Just like others in the crow family jackdaws are capable of remarkable cognitive feats. Their brain size is small in absolute measure, but they have some of the largest relative brain sizes among birds. They’ll hide food in different locations for later use and can remember where they left each bit.

They can also recognise human faces and respond to our expressions. A few years ago researchers from Charles University in Prague examined the brains of 28 species of birds, from jackdaws to starlings, and counted the numbers of neurons. Jackdaws had some of the highest densities of neurons, along with songbirds and parrots, and it suggests that the computing power of their brains may be comparable to that of primates. Having a “bird brain” is no bad thing after all.

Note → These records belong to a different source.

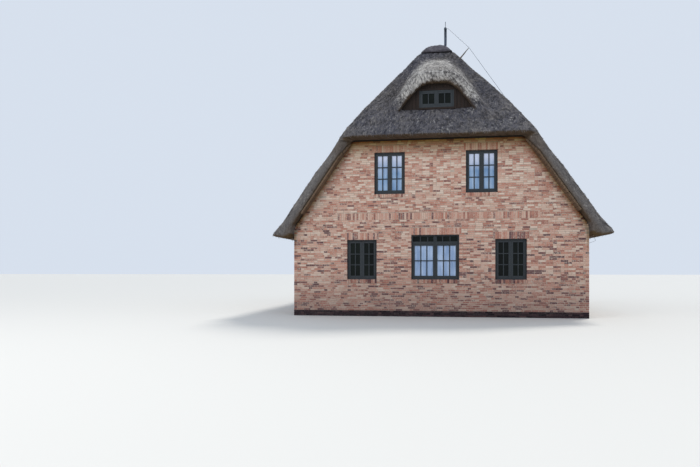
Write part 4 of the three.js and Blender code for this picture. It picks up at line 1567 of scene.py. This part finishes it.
def addPost(name, foot):
    v = postValues
    lean = math.radians(v["lean"])
    direction = Vector((math.cos(lean), 0, math.sin(lean)))
    root = Vector((foot, v["y"], slopeHeight(foot))) - direction * v["root"]
    length = v["stand"] + v["root"]
    shape = bmesh.new()
    bmesh.ops.create_cone(shape, cap_ends=True, segments=v["sides"], radius1=v["radius"],
                          radius2=v["top"], depth=length)
    long = [e for e in shape.edges if abs(e.verts[0].co.z - e.verts[1].co.z) > length / 2]
    bmesh.ops.subdivide_edges(shape, edges=long, cuts=v["rings"])
    for vertex in shape.verts:
        places = (vertex.co * v["knotScale"] + Vector((foot, away, 0)) for away in (0, v["apart"]))
        vertex.co.xy += Vector([noise.noise(place) for place in places]) * v["knots"]
    bevelSharp(shape, v["bevel"])
    turn = direction.to_track_quat("Z", "Y").to_matrix().to_4x4()
    bmesh.ops.transform(shape, matrix=Matrix.Translation(root + direction * length / 2) @ turn,
                        verts=shape.verts)
    finishPiece(name + "_stick", meshOf(name + "_stick", shape), looks["post"], [name])


def addClips():
    v = clipValues
    sizes = np.tile([v["out"] - wallHalf + v["root"], v["width"], v["height"]], (len(v["heights"]), 1))
    middle = (v["out"] + wallHalf - v["root"]) / 2
    centres = np.array([(middle, v["y"], height) for height in v["heights"]])
    points = stretchBlocks(blockShape[0], sizes, v["chamfer"]) + centres[:, None, :]
    addBlocks("wire_clips", points, looks["metal"])


addMast()
for name, foot in postValues["feet"].items():
    addPost(name, foot)
addClips()
print("mast and posts stand")


# What keeps its shape from the part gets a finish of its own

finishes = {
    "mortar": ("front_gable_wall", "back_gable_wall", "left_wall", "right_wall"),
    "plinthMortar": ("plinth",), "concrete": ("ground_floor",),
    "floorBoards": ("upper_floor", "attic_floor"), "roofBoards": ("front_hip_boards", "back_hip_boards"),
    "metal": ("lightning_wire",),
}
for look, names in finishes.items():
    for name in names:
        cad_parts[name].data.materials.clear()
        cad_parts[name].data.materials.append(looks[look].material)

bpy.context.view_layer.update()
sizes = {o.name: sum(len(p.vertices) - 2 for p in o.data.polygons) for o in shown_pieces()}
for name in sorted(sizes, key=sizes.get)[-8:]:
    print(name, "has", sizes[name], "triangles")
print("triangles in all:", sum(sizes.values()))
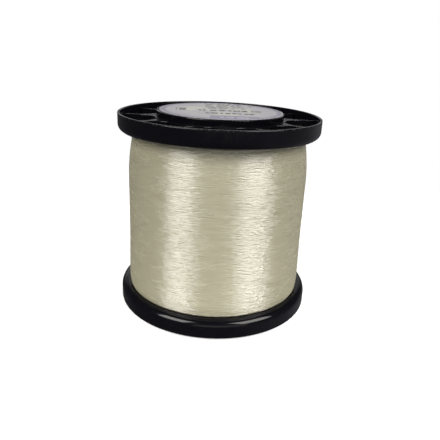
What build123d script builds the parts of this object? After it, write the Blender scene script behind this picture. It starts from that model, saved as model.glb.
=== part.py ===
from build123d import *
import os
from math import asin, cos, hypot, radians, sin

# Bulk fishing line spool: two ribbed flanges on a hidden barrel, a sleeve for the spindle, the
# wound line and a paper label. Millimetres. +Z runs up the spool's axis, and the origin is the
# centre of the lower hub's face, which the spool stands on.

# The spool's standard sizes
OVERALL_HEIGHT = 160.0  # lower hub face to upper hub face
FLANGE_RADIUS = 80.0
WINDING_WIDTH = 128.0  # between the two flanges
BARREL_RADIUS = 50.0
BORE_RADIUS = 11.0

# The flange moulding
HUB_PROUD = 2.0  # the hub face stands this far out past the rim's edge
HUB_RADIUS = 50.5
HUB_WALL = 2.5
RIM_WALL = 2.0
WEB = 3.0  # thickness of the disc beside the line, and of the plate on the hub
RIM_BEND = 5.2  # radius that turns the web into the rim
EDGE_ROUND = 0.7  # small round on the hub's and the rim's free edges

# The pockets in the flange's open side
POCKETS = 12
RIB = 2.0
RIB_SUNK = 3.0  # the ribs' tops lie this far below the rim's edge
POCKET_APEX = 51.5  # distance from the axis to a pocket's rounded inner end
RIM_THICKENING = 0.2  # the rim is a little thicker inside the pockets
FOOT_ROUND = 1.2  # round where a pocket's wall meets the web
RIB_ROUND = 0.5  # round along the ribs' tops

# What holds the barrel and the sleeve
SPIGOT_WALL = 2.5
SPIGOT_REACH = 8.0  # how far the spigot goes into the barrel
SLEEVE_WALL = 2.5
COLLAR_WALL = 3.0
COLLAR_HEIGHT = 12.0
HUB_RIBS = 6

BARREL_WALL = 3.0

# The wound line, which thins out towards the upper flange and bulges a little above the lower one
LINE_RADIUS = 72.3  # outside of the winding at mid height
LINE_TOP_RADIUS = 68.1
LINE_SHOULDER = 38.0  # height over which it thins out
LINE_BULGE_RADIUS = 73.0
LINE_BULGE_START = 44.0  # height above the lower flange at which the bulge starts
LINE_BULGE_HEIGHT = 9.0  # height above the lower flange at which it is widest
LINE_BOTTOM_RADIUS = 72.4

LABEL_RADIUS = 48.8
LABEL_THICKNESS = 0.2
LABEL_SHIFT = 0.8  # along +X: it was stuck a little off the middle

POCKET_REACH = FLANGE_RADIUS - RIM_WALL - RIM_THICKENING

# Heights in one flange's own frame: z = 0 is its hub face, and the line lies above INNER_FACE
INNER_FACE = (OVERALL_HEIGHT - WINDING_WIDTH) / 2
POCKET_FLOOR = INNER_FACE - WEB
RIB_TOP = HUB_PROUD + RIB_SUNK
SLEEVE_RADIUS = BORE_RADIUS + SLEEVE_WALL
SPIGOT_RADIUS = BARREL_RADIUS - BARREL_WALL


def ring(outer, inner, bottom, top):
    """A plain tube about the axis."""
    height = top - bottom
    tube = Cylinder(outer, height, align=(Align.CENTER, Align.CENTER, Align.MIN))
    tube -= Cylinder(inner, height, align=(Align.CENTER, Align.CENTER, Align.MIN))
    return Pos(0, 0, bottom) * tube


def revolved(outline):
    """A solid of revolution about the axis, from a closed outline drawn as (radius, height)."""
    return revolve(Plane.XZ * make_face(outline), Axis.Z)


def pocket_cutter():
    """One pocket, cut from the open side: an arc near the hub, and two straight sides out to the rim
    that leave a rib of even thickness between neighbours."""
    half_angle = radians(180 / POCKETS)
    arc_centre = (POCKET_APEX - RIB / 2) / (1 - sin(half_angle))
    arc_radius = arc_centre - POCKET_APEX
    tangent_x = arc_centre - arc_radius * sin(half_angle)
    tangent_y = arc_radius * cos(half_angle)
    corner_angle = half_angle - asin(RIB / 2 / POCKET_REACH)
    corner_x = POCKET_REACH * cos(corner_angle)
    corner_y = POCKET_REACH * sin(corner_angle)
    outline = [
        ThreePointArc((tangent_x, -tangent_y), (POCKET_APEX, 0), (tangent_x, tangent_y)),
        Line((tangent_x, tangent_y), (corner_x, corner_y)),
        ThreePointArc((corner_x, corner_y), (POCKET_REACH, 0), (corner_x, -corner_y)),
        Line((corner_x, -corner_y), (tangent_x, -tangent_y)),
    ]
    pocket = extrude(make_face(outline), POCKET_FLOOR)
    floor_edges = pocket.edges().group_by(Axis.Z)[-1]
    return fillet(floor_edges, FOOT_ROUND)


def flange_disc():
    """The turned shape of a flange: hub, web and rim, with the ring that the pockets are cut from."""
    rim_inside = FLANGE_RADIUS - RIM_WALL
    hub_inside = HUB_RADIUS - HUB_WALL
    outline = Polyline(
        (SLEEVE_RADIUS, 0),
        (HUB_RADIUS, 0),
        (HUB_RADIUS, RIB_TOP),
        (rim_inside, RIB_TOP),
        (rim_inside, HUB_PROUD),
        (FLANGE_RADIUS, HUB_PROUD),
        (FLANGE_RADIUS, INNER_FACE),
        (hub_inside, INNER_FACE),
        (hub_inside, WEB),
        (SLEEVE_RADIUS, WEB),
        close=True,
    )
    disc = revolved(outline)
    circles = disc.edges().filter_by(GeomType.CIRCLE)
    bend = circles.filter_by(lambda edge: edge.radius > rim_inside + 1).sort_by(Axis.Z)[-1]
    disc = fillet(bend, RIM_BEND)
    circles = disc.edges().filter_by(GeomType.CIRCLE)
    free = circles.filter_by(lambda edge: edge.center().Z < RIB_TOP - 1 and edge.radius > SPIGOT_RADIUS)
    return fillet(free, EDGE_ROUND)


def is_rib_edge(edge):
    """True for the arcs and straight edges along the ribs' tops, and not for those round the hub or rim."""
    level = all(abs(edge.position_at(share).Z - RIB_TOP) < 0.001 for share in (0, 0.5, 1))
    middle = edge.position_at(0.5)
    distance = hypot(middle.X, middle.Y)
    return level and POCKET_APEX - 0.1 < distance < POCKET_REACH - 0.1


def flange():
    """One flange with its hub face at z = 0 and the line's side facing up."""
    body = flange_disc()
    cutter = pocket_cutter()
    for index in range(POCKETS):
        body -= Rot(0, 0, (index + 0.5) * 360 / POCKETS) * cutter
    body = fillet(body.edges().filter_by(is_rib_edge), RIB_ROUND)
    foot = WEB / 2  # the walls inside the hub start within its plate
    spigot_inside = SPIGOT_RADIUS - SPIGOT_WALL
    body += ring(SPIGOT_RADIUS, spigot_inside, foot, INNER_FACE + SPIGOT_REACH)
    body += ring(SLEEVE_RADIUS + COLLAR_WALL, SLEEVE_RADIUS, foot, COLLAR_HEIGHT)
    rib_start = SLEEVE_RADIUS + COLLAR_WALL / 2
    rib_length = SPIGOT_RADIUS - SPIGOT_WALL / 2 - rib_start
    rib = Box(rib_length, RIB, COLLAR_HEIGHT - foot, align=(Align.MIN, Align.CENTER, Align.MIN))
    for index in range(HUB_RIBS):
        body += Rot(0, 0, index * 360 / HUB_RIBS) * Pos(rib_start, 0, foot) * rib
    return body


def winding():
    """The wound line as one closed ring."""
    bottom = INNER_FACE
    top = OVERALL_HEIGHT - INNER_FACE
    shoulder = top - LINE_SHOULDER
    bulge_start = bottom + LINE_BULGE_START
    widest = bottom + LINE_BULGE_HEIGHT
    bulge_halfway = LINE_BULGE_RADIUS - (LINE_BULGE_RADIUS - LINE_BOTTOM_RADIUS) / 4
    shoulder_halfway = LINE_RADIUS - (LINE_RADIUS - LINE_TOP_RADIUS) / 4
    outline = [
        Line((BARREL_RADIUS, bottom), (LINE_BOTTOM_RADIUS, bottom)),
        ThreePointArc(
            (LINE_BOTTOM_RADIUS, bottom),
            (bulge_halfway, bottom + LINE_BULGE_HEIGHT / 2),
            (LINE_BULGE_RADIUS, widest),
        ),
        Line((LINE_BULGE_RADIUS, widest), (LINE_RADIUS, bulge_start)),
        Line((LINE_RADIUS, bulge_start), (LINE_RADIUS, shoulder)),
        ThreePointArc(
            (LINE_RADIUS, shoulder),
            (shoulder_halfway, shoulder + LINE_SHOULDER / 2),
            (LINE_TOP_RADIUS, top),
        ),
        Line((LINE_TOP_RADIUS, top), (BARREL_RADIUS, top)),
        Line((BARREL_RADIUS, top), (BARREL_RADIUS, bottom)),
    ]
    return revolved(outline)


lower_flange = flange()
upper_flange = Pos(0, 0, OVERALL_HEIGHT) * Rot(180, 0, 0) * lower_flange

nodes = {
    "bottom_flange": lower_flange,
    "top_flange": upper_flange,
    "barrel": ring(BARREL_RADIUS, BARREL_RADIUS - BARREL_WALL, INNER_FACE, OVERALL_HEIGHT - INNER_FACE),
    "spindle_sleeve": ring(SLEEVE_RADIUS, BORE_RADIUS, 0, OVERALL_HEIGHT),
    "line_winding": winding(),
    "top_label": Pos(LABEL_SHIFT, 0, OVERALL_HEIGHT)
    * Cylinder(LABEL_RADIUS, LABEL_THICKNESS, align=(Align.CENTER, Align.CENTER, Align.MIN)),
}

os.makedirs("parts", exist_ok=True)
for name, solid in nodes.items():
    export_step(solid, f"parts/{name}.step")
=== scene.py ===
import math

import bmesh
import bpy
import numpy as np
from mathutils import Matrix, Vector


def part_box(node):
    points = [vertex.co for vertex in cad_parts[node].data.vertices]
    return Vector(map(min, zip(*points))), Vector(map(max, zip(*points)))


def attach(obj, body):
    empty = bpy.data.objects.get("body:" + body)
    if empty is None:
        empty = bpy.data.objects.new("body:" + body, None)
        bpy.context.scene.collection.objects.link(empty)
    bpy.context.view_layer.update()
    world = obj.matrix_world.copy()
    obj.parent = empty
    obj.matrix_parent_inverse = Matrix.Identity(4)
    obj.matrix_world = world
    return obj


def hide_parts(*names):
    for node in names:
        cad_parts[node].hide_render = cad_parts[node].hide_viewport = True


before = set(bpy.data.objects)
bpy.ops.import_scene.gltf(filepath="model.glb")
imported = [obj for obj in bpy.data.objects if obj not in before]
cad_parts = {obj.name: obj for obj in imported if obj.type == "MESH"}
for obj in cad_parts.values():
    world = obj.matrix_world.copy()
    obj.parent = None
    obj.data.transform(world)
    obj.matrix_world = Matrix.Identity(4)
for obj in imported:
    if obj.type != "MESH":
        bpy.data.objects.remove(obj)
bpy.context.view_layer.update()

# A bulk spool of fishing line. Metres, +Z up the spool's axis, origin at the lower hub's face.

BODY = "root"

# ---- Places read from the frame -------------------------------------------------------------
WINDING_LOW, WINDING_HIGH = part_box("line_winding")
LABEL_LOW, LABEL_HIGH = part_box("top_label")
BARREL_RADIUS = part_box("barrel")[1].x
FLANGE_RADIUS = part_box("top_flange")[1].x
LABEL_MIDDLE = (LABEL_LOW + LABEL_HIGH) / 2
LABEL_RADIUS = (LABEL_HIGH.x - LABEL_LOW.x) / 2
MIDDLE = Vector((0, 0, LABEL_HIGH.z / 2))

# ---- The winding's outline, as (height above its lower end, how far inside its widest) --------
WINDING_WIDTH = WINDING_HIGH.z - WINDING_LOW.z
BULGE_HEIGHT = 0.009  # it is widest here
BULGE_DROP = 0.0006  # at its lower end
WAIST_HEIGHT = 0.044
WAIST_DROP = 0.0007
SHOULDER = 0.038  # height over which it thins out at its upper end
SHOULDER_DROP = 0.0042

# ---- The line -------------------------------------------------------------------------------
SEED = 550
PITCH = 0.00065  # from turn to turn
LINE_WIDTH = 0.00082  # the line presses into its neighbours, so it is wider than the pitch
LINE_THICKNESS = 0.00062
STEP = 0.0014  # from one ring of points along the line to the next
SIDES = 6
PIECES = 4
TUCK = 0.03  # length over which each end of the line goes under its neighbours
CORE_INSET = LINE_THICKNESS * 0.3  # how far the closed ring lies below the strand's outside
DRIFT = 0.00002  # sideways shift that neighbouring turns share
SLOW_WAVES = (0.010, 0.00005)  # length and height of the strand's own sideways waves
QUICK_WAVES = (0.0025, 0.00009)
LIFT_WAVES = (0.0025, 0.00002)  # the same, in and out

# ---- The label's print, as (low x, high x, low y, high y) from the label's middle --------------
TEXT_ROWS = [(-0.018, 0.031, -0.0050, 0.0008), (-0.014, 0.024, -0.0205, -0.0150)]
NOTE_ROWS = [(-0.013, 0.020, low, low + 0.0036) for low in (0.010, 0.017, 0.024, 0.031, 0.038)]
SIDE_ROWS = [(0.021, 0.033, 0.029, 0.033), (-0.036, -0.028, -0.006, 0.008)]
BORDER = 0.0440  # the border lies between this radius and the plain edge
EDGE = 0.0012  # the plain edge's width
BADGE = (-0.010, 0.026, -0.0475, -0.030)
BADGE_ROWS = [(-0.004, 0.018, -0.0395, -0.0365)]

# ---- The camera -----------------------------------------------------------------------------
CAMERA_TURN = math.radians(-3)  # about the spool's axis, from straight in front
CAMERA_DISTANCE = 0.37995  # from the spool's axis, level
CAMERA_HEIGHT = 0.20879
CAMERA_PITCH = math.radians(20.384)  # down
CAMERA_YAW = math.radians(0.564)  # to the right
CAMERA_ROLL = math.radians(2.665)
CAMERA_LENS = 38.57
SENSOR = 36.0


# ---- Materials ------------------------------------------------------------------------------
def new_material(name):
    """A material, its node tree and its Principled shader."""
    material = bpy.data.materials.new(name)
    material.use_nodes = True
    return material, material.node_tree, material.node_tree.nodes["Principled BSDF"]


def noise(tree, scale, detail=3.0, stretch=(1, 1, 1)):
    """Noise in the object's own coordinates, whose scale counts features to the metre."""
    place = tree.nodes.new("ShaderNodeTexCoord")
    mapping = tree.nodes.new("ShaderNodeMapping")
    mapping.inputs["Scale"].default_value = stretch
    texture = tree.nodes.new("ShaderNodeTexNoise")
    texture.inputs["Scale"].default_value = scale
    texture.inputs["Detail"].default_value = detail
    tree.links.new(place.outputs["Object"], mapping.inputs["Vector"])
    tree.links.new(mapping.outputs["Vector"], texture.inputs["Vector"])
    return texture.outputs["Fac"]


def ramp(tree, value, start, end, low=0.0, high=1.0):
    """Maps a value from start..end to low..high, and holds it there outside."""
    node = tree.nodes.new("ShaderNodeMapRange")
    node.inputs["From Min"].default_value = start
    node.inputs["From Max"].default_value = end
    node.inputs["To Min"].default_value = low
    node.inputs["To Max"].default_value = high
    tree.links.new(value, node.inputs["Value"])
    return node.outputs["Result"]


def spread(tree, value, low, high):
    """Maps a noise value from 0.3..0.7 to low..high."""
    return ramp(tree, value, 0.3, 0.7, low, high)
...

Like all jackdaws my pair mates for life. They are so faithful that they even stay together during the winter, unlike other bird species who often take a long break from each other during the cold months. They incessantly chat with a metallic, staccato “tchack! tchack! tchack!” call, and possibly to reinforce their close bond they will often bounce up and down along the apex of the roof before settling side by side to preen each other’s neck feathers. Occasionally a third adult jackdaw joins them – perhaps an unpaired female who loiters in the hope of a split between the couple – and the pair seem okay with the company.

But if another pair turns up and attempts to take over the nest site, or a pesky grey squirrel tries its luck, the noise escalates, and a raucous, bickering fight will begin. Jackdaws may be the smallest in the crow family but they have no problem asserting dominance. They often squabble with barn owls over nesting sites, but despite a real threat of death – owls can and will kill them – jackdaws will stand sentry and defend a site they like.

Last week a large heron flew back and forth over my roof, prompting one of the jackdaws to chase it away aggressively. The agitated heron gave a harsh, raspy call and flapped away into the evening sky.

Next month, when the young hatch, male jackdaws will be busy finding insects, fruit and seeds to feed their young. For tillage and vegetable farmers the birds – who probably can’t believe their luck to see so much food in one space – can become the bane of their lives. During the War of Independence, the Presentation Order of nuns in Fethard, Co Tipperary, who kept a garden to grow their own food, were so pestered by birds eating their produce that the head of the order, Sister Imelda, wrote to the British army to ask if he could “kindly send down one of your men to shoot some jackdaws and crows which are ruining our potatoes, peas and other vegetables in our garden”.

Farmers today have a derogation authorising them to shoot jackdaws. In urban and suburban areas they do little harm and are fun to watch. Chimneys are often capped to stop them from nesting, so if you want to encourage a pair to breed build a wooden barn owl box and put it up in your local school, men’s shed, community hub or sports club. It’ll be full of sticks in no time.